Clare Feagan examines the castellated nature and placement (in the middle of the forest) of Upper Canada’s courthouse (London, ON; built between 1827 and 1829) and concludes that the building was meant to celebrate its planners’ European architectural and political heritage as well as the terrifying (“wild”) aspects displayed in Gothic novels. Hillary Walker Gugan extends Feagan’s observations to the ways in which artists among the British colonists used the conventions of their own European pasts to render the Canadian wilderness acceptable and accessible. Thus, city views of the New World, including the new London, ON, and its Thames River, were marketing Ontario in the first half of the nineteenth century as an idealistic mix of picturesque medieval-inspired and industrial features to attract prospective emigrants back in Britain. Similarly, as Megan Arnott intimates, scholarly medievalism and heritage/tourism medievalism in southwestern Ontario conspired to recognize early medieval Vinland in the Great Lakes Region in the second half of the nineteenth and the twentieth century.
According to Simon Bentley, medieval and colonial modes also created a fruitful combination for the construction of leadership in Upper Canada. Colonel Thomas Talbot (1771-1853), for example, displayed a particular predilection for pre-modern (feudal) leadership and a pioneer lifestyle. Talbot’s specific masculinist medievalism becomes visible in his own understanding of manly aventure, i.e., the conquest of foreign lands and the creation of vast estates. Ahlia Moussa provides a feminine counter perspective to Colonel Talbot’s, British author, activist, art historian and literary scholar Anna Jameson’s (1794-1860) travel narratives, which are also imbued with nineteenth-century medievalist sentiment. She, however, viewed the medieval chivalric traditions as the beginning of the modification and enlargement of the woman’s sphere and used her own anthropological observations on Native women and frontier women to critique the artificiality of Victorian ideals of women. In her descriptions, Euro-Canadian female settlers, who had to perform physical labor, appear as “moderately liberated, but genteel and feminine” (p. 64). If Jameson’s medievalizing travel narratives launched her literary career, the colonial fantasy of reviving an idealized medieval age had a similarly positive effect on the career of landscape painter Frederick Arthur Verner (1836-1928). As Erin Rothstein elucidates, Verner’s depictions of a Canadian medieval wilderness expose the nostalgic and conservative side of the nineteenth-century return to medievalia.

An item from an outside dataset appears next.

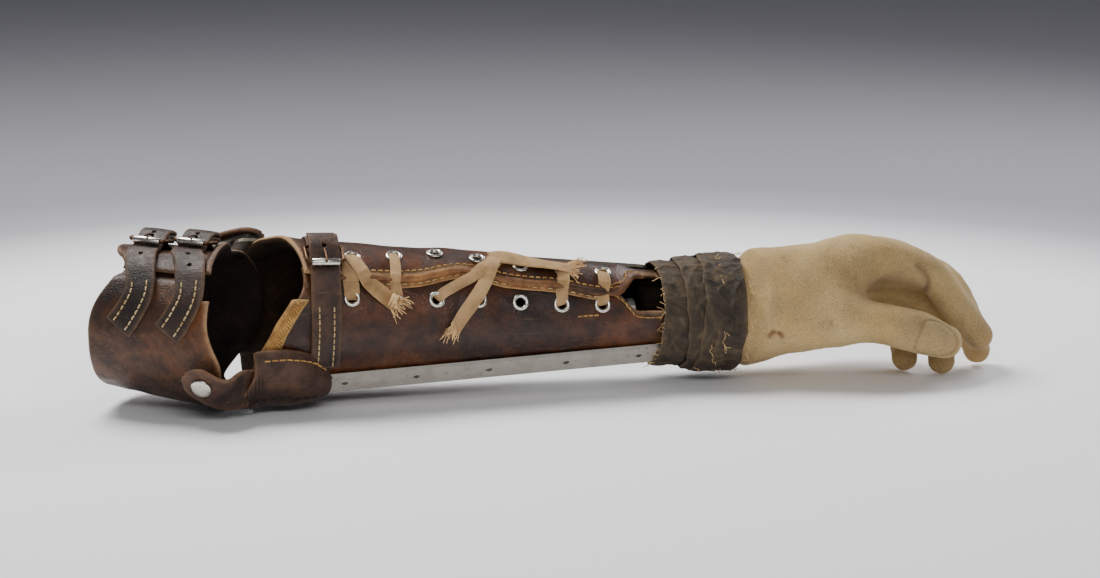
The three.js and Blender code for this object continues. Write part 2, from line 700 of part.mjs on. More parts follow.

Stephani Radu and Emma Arenson both reveal how the comparative scholarly examination of the production methods, themes, and form elements of medieval and pre-contact material objects was often based on stereotypes generally governing the discourse describing these objects. Such comparisons, for example, made early European settlers apply the term “castle” to the palisaded Iroquoian settlements in an effort to speak of an unfamiliar technology of construction. Similarly, according to Rebecca Gera, the descriptions on maps and in various travel narratives (Gera calls them “Canadian Romances”) of the Canadian landscape resemble medieval European ideas of uncharted wilderness areas. Other nineteenth-century readings of the medieval wilderness (Chateaubriand, Ruskin, Scott, the Gothic novel) have all left recognizable traces in how early Canadians imaginatively filled the “empty spaces” to create a unique national geography and identity. Finally, as Kathryn Brush explains in her own essay, in the early decades of the twentieth century the visual celebrations of Canada’s “untamed” landscape by painters Tom Thomson (1877-1917) and other members of the Canadian “Group of Seven” (E.H. MacDonald, Arthur Lismer, Frederick Varley, Frank Johnston, Franklin Carmichael, A.Y. Jackson, and Lawren Harris) still carry the imprint of medievalism. However, rather than being intentional medievalists by incorporating visual references to Canada’s “real” Middle Ages, Thomson and his fellow painters continued to work with the “diverse medievalisms that had already been grafted onto Ontario’s wilderness during the late eighteenth and early nineteenth centuries” (p. 156).
The museum exhibit catalogue genre, with its need for concise and fairly jargon-free exposition, proved an enabling obstacle for the contributors to this volume. While all of them had to condense information, especially the various contexts framing their specific projects, they did so responsibly, fully aware of seminal work on medievalism, and always with their audiences in mind. The result is a truly original achievement, one that locates medievalism across disciplinary, geographical, and cultural boundaries and teases it out of material culture as well as the realm of ideas. Not always obvious to contemporary observers of Canadian culture, the traces of medievalism revealed in these meticulously researched, expertly edited, and beautifully illustrated essays will invite others to delve deeper into the omnipresent forms of the reception of medievalia within the cultural construct now known as Ontario. Kathryn Brush’s valuable volume certainly has renewed my enthusiasm about identifying and investigating medievalisms in my own surroundings, the somewhat unlikely international Mecca of medievalists, Kalamazoo, Michigan, USA.